| What you are asked to do |
Please output the lines shown below exactly as they appear.

| Task inputs |

************

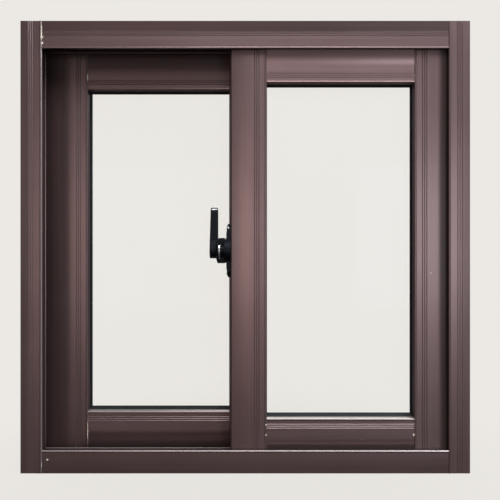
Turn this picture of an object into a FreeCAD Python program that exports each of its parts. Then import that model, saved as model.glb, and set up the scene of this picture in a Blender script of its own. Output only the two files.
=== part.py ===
import FreeCAD, Part
import math
import os

# A two-track horizontal sliding window of extruded aluminium, seen from the room.
# X runs to the right along the sill, Y runs from the room to the outside, Z runs up.
# The origin is under the middle of the sill. All sizes are in millimetres.
# The front sash closes the right half, and the rear sash is the same sash turned half round.

# Outer frame
FRAME_WIDTH = 600.0
FRAME_HEIGHT = 604.0
JAMB_FACE = 28.3
HEAD_FACE = 36.9
SILL_FACE = 30.6
JAMB_FIN = 21.4
HEAD_FIN = 31.0
SILL_FIN = 22.1
FRAME_WALL = 1.6
WEB_RECESS = 5.6
BEAD_DEPTH = 3.2
BEAD_WIDTH = 3.0
BEAD_RADIUS = 1.5
BEAD_RISE = 0.7
RIB_WIDTH = 2.0
RIB_TOP = 9.2
JOINT_GAP = 0.25
JAMB_LINES = (10.6, 13.4, 16.3)
HEAD_LINES = (13.9, 16.6, 19.3)
DRAIN_LENGTH = 25.0
DRAIN_HEIGHT = 5.0
DRAIN_OFFSET = 170.0
FIXING_RADIUS = 2.75
FIXING_SPACING = 400.0

# Sash
SASH_THICKNESS = 28.0
SASH_WALL = 1.6
RUNNING_GAP = 5.0
FIN_GAP = 5.0
SASH_BOTTOM = 14.5
SASH_TOP = 583.0
MEETING_STILE = 48.6
OUTER_STILE = 59.7
RAIL_HEIGHT = 56.5
TOP_RAIL_HEIGHT = 59.2
RAIL_RECESS = 0.6
SLOT_DEPTH = 22.5
REAR_STANDOFF = 6.2
POCKET_WIDTH = 10.0
POCKET_DEPTH = 11.0
LEDGE_SPLAY = 1.0
STILE_EDGE_RADIUS = 1.8
RAIL_LINES = (7.2, 9.9, 12.6)
STILE_LINES = (10.6, 13.5, 16.4)
LINE_WIDTH = 1.2
LINE_DEPTH = 0.5

# Glazing
GLASS_THICKNESS = 5.0
GLASS_BITE = 8.5
GASKET_BITE = 10.5
GASKET_NOSE = 3.0
SILL_NOSE = 4.5
MEETING_NOSE = 0.7

# Hooks that draw the two meeting stiles together
HOOK_WALL = 1.4
HOOK_LENGTH = 9.0
HOOK_OFFSET = 11.5
HOOK_FOOT = 8.0
HOOK_HALF_GAP = 1.4
HOOK_BOTTOM = 27.1
HOOK_TOP = 568.0

# Rollers in the bottom rail
WHEEL_RADIUS = 8.5
WHEEL_WIDTH = 8.0
WHEEL_SEAT = 0.3
AXLE_RADIUS = 2.0
AXLE_CLEARANCE = 0.05
HOUSING_LENGTH = 46.0
HOUSING_CHEEK = 2.5
CHEEK_CLEARANCE = 0.5
CHEEK_SKIRT = 2.5
ROLLER_INSET = 40.0

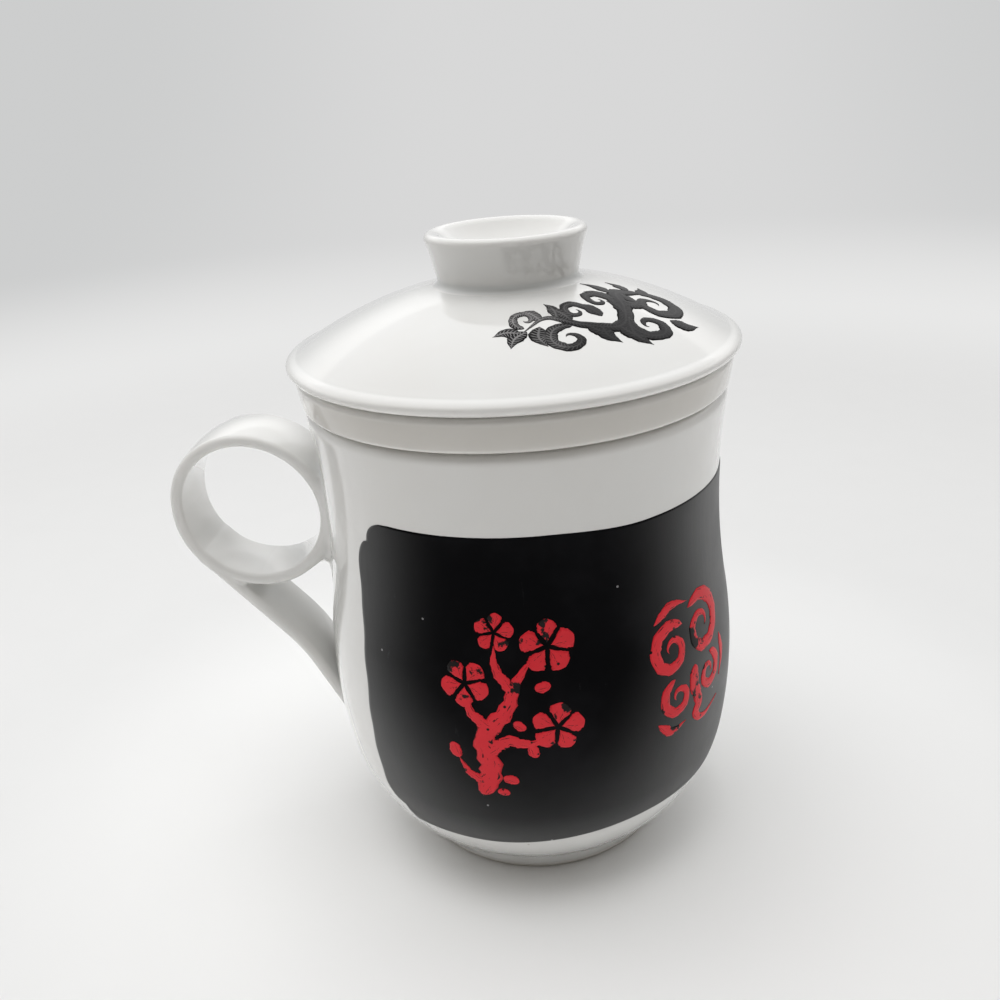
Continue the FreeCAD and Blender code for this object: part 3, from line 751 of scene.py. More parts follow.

************

| Exercise output |
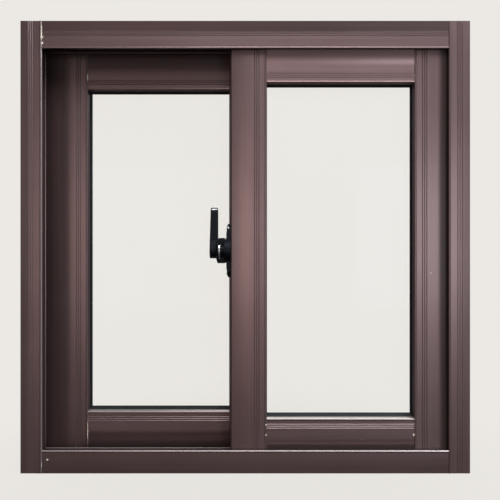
Turn this picture of an object into a FreeCAD Python program that exports each of its parts. Then import that model, saved as model.glb, and set up the scene of this picture in a Blender script of its own. Output only the two files.
=== part.py ===
import FreeCAD, Part
import math
import os

# A two-track horizontal sliding window of extruded aluminium, seen from the room.
# X runs to the right along the sill, Y runs from the room to the outside, Z runs up.
# The origin is under the middle of the sill. All sizes are in millimetres.
# The front sash closes the right half, and the rear sash is the same sash turned half round.

# Outer frame
FRAME_WIDTH = 600.0
FRAME_HEIGHT = 604.0
JAMB_FACE = 28.3
HEAD_FACE = 36.9
SILL_FACE = 30.6
JAMB_FIN = 21.4
HEAD_FIN = 31.0
SILL_FIN = 22.1
FRAME_WALL = 1.6
WEB_RECESS = 5.6
BEAD_DEPTH = 3.2
BEAD_WIDTH = 3.0
BEAD_RADIUS = 1.5
BEAD_RISE = 0.7
RIB_WIDTH = 2.0
RIB_TOP = 9.2
JOINT_GAP = 0.25
JAMB_LINES = (10.6, 13.4, 16.3)
HEAD_LINES = (13.9, 16.6, 19.3)
DRAIN_LENGTH = 25.0
DRAIN_HEIGHT = 5.0
DRAIN_OFFSET = 170.0
FIXING_RADIUS = 2.75
FIXING_SPACING = 400.0

# Sash
SASH_THICKNESS = 28.0
SASH_WALL = 1.6
RUNNING_GAP = 5.0
FIN_GAP = 5.0
SASH_BOTTOM = 14.5
SASH_TOP = 583.0
MEETING_STILE = 48.6
OUTER_STILE = 59.7
RAIL_HEIGHT = 56.5
TOP_RAIL_HEIGHT = 59.2
RAIL_RECESS = 0.6
SLOT_DEPTH = 22.5
REAR_STANDOFF = 6.2
POCKET_WIDTH = 10.0
POCKET_DEPTH = 11.0
LEDGE_SPLAY = 1.0
STILE_EDGE_RADIUS = 1.8
RAIL_LINES = (7.2, 9.9, 12.6)
STILE_LINES = (10.6, 13.5, 16.4)
LINE_WIDTH = 1.2
LINE_DEPTH = 0.5

# Glazing
GLASS_THICKNESS = 5.0
GLASS_BITE = 8.5
GASKET_BITE = 10.5
GASKET_NOSE = 3.0
SILL_NOSE = 4.5
MEETING_NOSE = 0.7

# Hooks that draw the two meeting stiles together
HOOK_WALL = 1.4
HOOK_LENGTH = 9.0
HOOK_OFFSET = 11.5
HOOK_FOOT = 8.0
HOOK_HALF_GAP = 1.4
HOOK_BOTTOM = 27.1
HOOK_TOP = 568.0

# Rollers in the bottom rail
WHEEL_RADIUS = 8.5
WHEEL_WIDTH = 8.0
WHEEL_SEAT = 0.3
AXLE_RADIUS = 2.0
AXLE_CLEARANCE = 0.05
HOUSING_LENGTH = 46.0
HOUSING_CHEEK = 2.5
CHEEK_CLEARANCE = 0.5
CHEEK_SKIRT = 2.5
ROLLER_INSET = 40.0

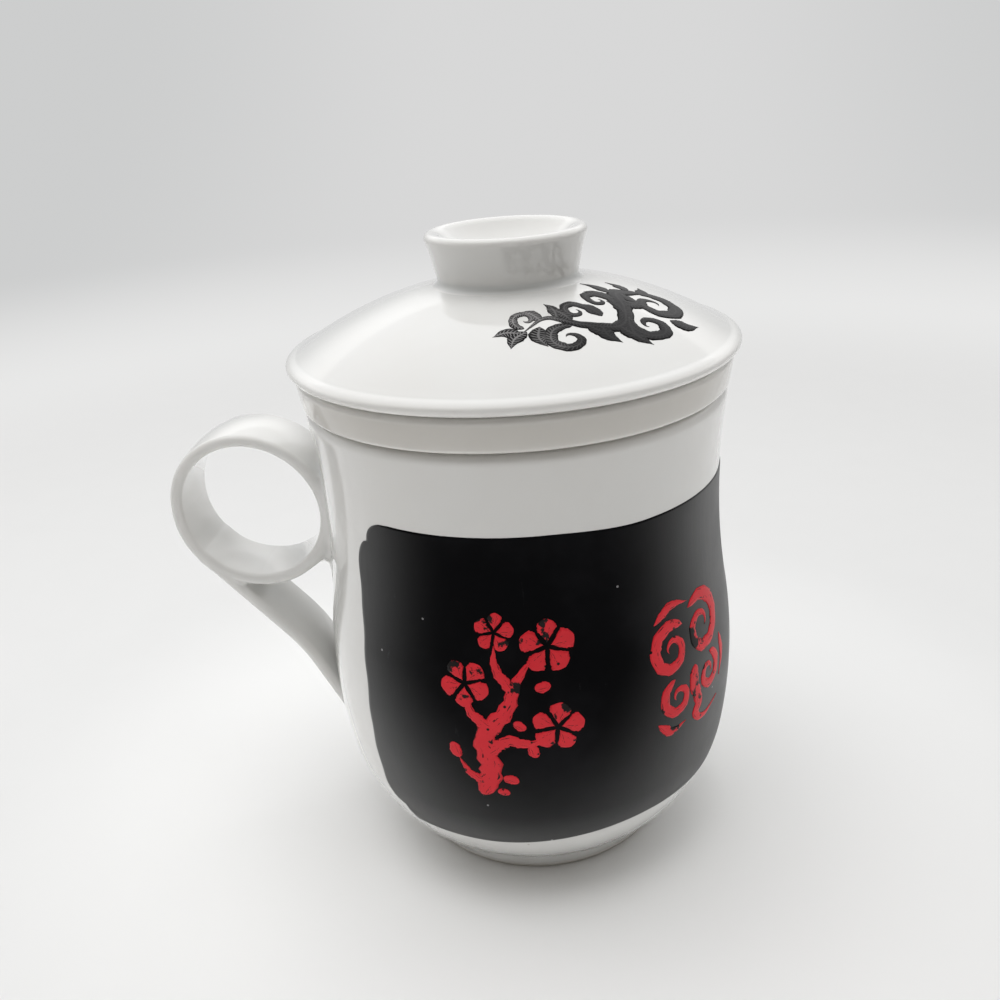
Continue the FreeCAD and Blender code for this object: part 3, from line 751 of scene.py. More parts follow.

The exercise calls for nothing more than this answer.